Anderson, Kristine F.; Aspden, Kathy
Forum for Reading, v18 n1 p21-30 Fall-Win 1986
To determine the number and types of spelling errors made by college students, a study examined students' spelling errors on four complex word patterns which occur in related words. Fifty students attending a four-year engineering institute were selected and classified as group A (good readers/good spellers) or group B (poor readers/poor spellers) based on recommendations from their English professors and by a Spache-based spelling test. Reading ability was determined by Nelson Denny Test, Form C, 1973. Students were asked to spell words occurring in pairs with a change in the quality of the pronunciation of a vowel or consonant and/or stress pattern of the derivative, (e.g., vowel reduction in "compete"/"competition," or alternation from silent to articulated consonant in"malign"/"malignant"). Scoring focused on the critical grapheme or graphemic sequences preserving the relationship between the pairs, and classified errors as either phonetic or nonphonetic. Results show that group A had mastered the spelling of difficult words, and had internalized phonological rules governing predictable changes in word pairs; group B had not, presumably because of their limited familiarity with print. The few errors made by group A were generally phonetic, while group B's were overwhelmingly nonphonetic.
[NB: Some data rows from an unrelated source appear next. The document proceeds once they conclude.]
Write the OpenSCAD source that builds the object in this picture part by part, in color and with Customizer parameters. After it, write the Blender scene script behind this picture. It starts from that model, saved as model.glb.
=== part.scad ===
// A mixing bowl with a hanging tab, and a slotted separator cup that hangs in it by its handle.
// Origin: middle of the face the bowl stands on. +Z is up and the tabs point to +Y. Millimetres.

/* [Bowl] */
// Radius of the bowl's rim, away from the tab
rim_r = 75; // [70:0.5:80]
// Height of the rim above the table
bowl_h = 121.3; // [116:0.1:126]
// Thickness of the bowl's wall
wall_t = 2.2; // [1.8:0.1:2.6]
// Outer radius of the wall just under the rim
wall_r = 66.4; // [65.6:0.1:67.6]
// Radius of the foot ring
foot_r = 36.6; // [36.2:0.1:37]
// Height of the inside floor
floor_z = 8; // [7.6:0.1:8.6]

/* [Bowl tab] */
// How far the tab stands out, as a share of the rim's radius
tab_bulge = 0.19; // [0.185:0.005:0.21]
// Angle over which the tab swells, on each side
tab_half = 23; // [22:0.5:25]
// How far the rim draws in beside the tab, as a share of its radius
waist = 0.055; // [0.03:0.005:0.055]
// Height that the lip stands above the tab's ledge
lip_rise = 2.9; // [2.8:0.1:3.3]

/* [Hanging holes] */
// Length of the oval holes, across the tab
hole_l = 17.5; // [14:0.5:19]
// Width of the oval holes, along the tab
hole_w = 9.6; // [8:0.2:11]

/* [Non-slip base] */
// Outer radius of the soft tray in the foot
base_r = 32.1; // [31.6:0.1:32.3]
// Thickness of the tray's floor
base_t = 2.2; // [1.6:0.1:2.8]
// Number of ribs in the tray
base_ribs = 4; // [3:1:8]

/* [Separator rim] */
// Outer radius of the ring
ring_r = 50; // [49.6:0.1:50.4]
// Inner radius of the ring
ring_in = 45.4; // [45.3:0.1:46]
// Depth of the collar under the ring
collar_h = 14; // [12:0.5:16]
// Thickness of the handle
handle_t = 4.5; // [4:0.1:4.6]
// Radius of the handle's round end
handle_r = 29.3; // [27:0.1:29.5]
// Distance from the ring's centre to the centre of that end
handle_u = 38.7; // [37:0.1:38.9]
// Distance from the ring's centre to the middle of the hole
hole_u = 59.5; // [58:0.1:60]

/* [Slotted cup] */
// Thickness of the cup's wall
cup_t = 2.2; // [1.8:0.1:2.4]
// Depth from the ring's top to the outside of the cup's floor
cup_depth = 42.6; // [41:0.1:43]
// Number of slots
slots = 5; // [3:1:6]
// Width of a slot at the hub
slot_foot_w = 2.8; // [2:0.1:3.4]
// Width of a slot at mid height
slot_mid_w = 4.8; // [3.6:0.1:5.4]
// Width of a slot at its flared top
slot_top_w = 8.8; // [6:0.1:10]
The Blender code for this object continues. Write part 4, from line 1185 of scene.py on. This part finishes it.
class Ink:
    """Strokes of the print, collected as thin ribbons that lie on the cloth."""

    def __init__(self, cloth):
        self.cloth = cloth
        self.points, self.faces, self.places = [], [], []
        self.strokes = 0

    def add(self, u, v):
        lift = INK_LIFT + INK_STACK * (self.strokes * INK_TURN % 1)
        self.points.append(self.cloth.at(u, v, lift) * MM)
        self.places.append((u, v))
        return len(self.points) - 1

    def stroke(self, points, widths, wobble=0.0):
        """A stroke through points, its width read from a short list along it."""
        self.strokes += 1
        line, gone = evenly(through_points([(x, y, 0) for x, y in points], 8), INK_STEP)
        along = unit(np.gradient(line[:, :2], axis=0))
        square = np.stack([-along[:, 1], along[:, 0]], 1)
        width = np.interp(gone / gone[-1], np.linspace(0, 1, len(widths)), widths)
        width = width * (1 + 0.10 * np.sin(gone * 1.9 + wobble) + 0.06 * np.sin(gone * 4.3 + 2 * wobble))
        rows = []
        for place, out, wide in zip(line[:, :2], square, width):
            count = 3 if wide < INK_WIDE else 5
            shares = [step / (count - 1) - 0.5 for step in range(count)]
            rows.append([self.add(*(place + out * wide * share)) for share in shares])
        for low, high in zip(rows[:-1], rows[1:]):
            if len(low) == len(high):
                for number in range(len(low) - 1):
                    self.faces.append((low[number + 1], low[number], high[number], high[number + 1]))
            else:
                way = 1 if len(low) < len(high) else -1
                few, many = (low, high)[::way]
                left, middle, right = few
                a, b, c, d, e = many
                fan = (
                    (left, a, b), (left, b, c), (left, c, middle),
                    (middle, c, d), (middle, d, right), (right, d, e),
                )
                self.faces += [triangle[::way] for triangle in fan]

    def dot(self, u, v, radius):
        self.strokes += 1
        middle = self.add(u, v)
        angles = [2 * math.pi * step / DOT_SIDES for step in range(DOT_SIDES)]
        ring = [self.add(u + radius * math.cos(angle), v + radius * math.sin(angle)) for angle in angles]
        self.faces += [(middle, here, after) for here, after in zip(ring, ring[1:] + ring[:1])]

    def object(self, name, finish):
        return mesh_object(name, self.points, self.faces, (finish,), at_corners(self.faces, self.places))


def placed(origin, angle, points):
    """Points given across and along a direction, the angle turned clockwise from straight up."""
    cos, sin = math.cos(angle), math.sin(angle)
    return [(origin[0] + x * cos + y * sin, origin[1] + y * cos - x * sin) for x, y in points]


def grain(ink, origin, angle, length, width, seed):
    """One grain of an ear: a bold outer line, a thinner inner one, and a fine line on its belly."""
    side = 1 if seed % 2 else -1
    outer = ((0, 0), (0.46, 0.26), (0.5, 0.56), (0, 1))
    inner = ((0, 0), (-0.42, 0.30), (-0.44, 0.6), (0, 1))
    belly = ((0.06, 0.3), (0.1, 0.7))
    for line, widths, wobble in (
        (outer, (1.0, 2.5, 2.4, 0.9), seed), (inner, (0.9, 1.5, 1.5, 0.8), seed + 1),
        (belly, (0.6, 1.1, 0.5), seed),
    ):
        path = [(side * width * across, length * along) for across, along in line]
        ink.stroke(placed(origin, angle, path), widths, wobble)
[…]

Group A appeared to spell on a lexical rather than a phonological level; group B relied on phonological information which is usually ineffective when spelling polysyllabic words with silent letters and changes in stress patterns. (JG)
Publication Type: Reports - Research; Journal Articles
Education Level: N/A
Audience: N/A
Language: English
Sponsor: N/A
Authoring Institution: N/A
Note: "Forum for Reading" is the journal of the College Reading Improvement Special Interest Group of the International Reading Association.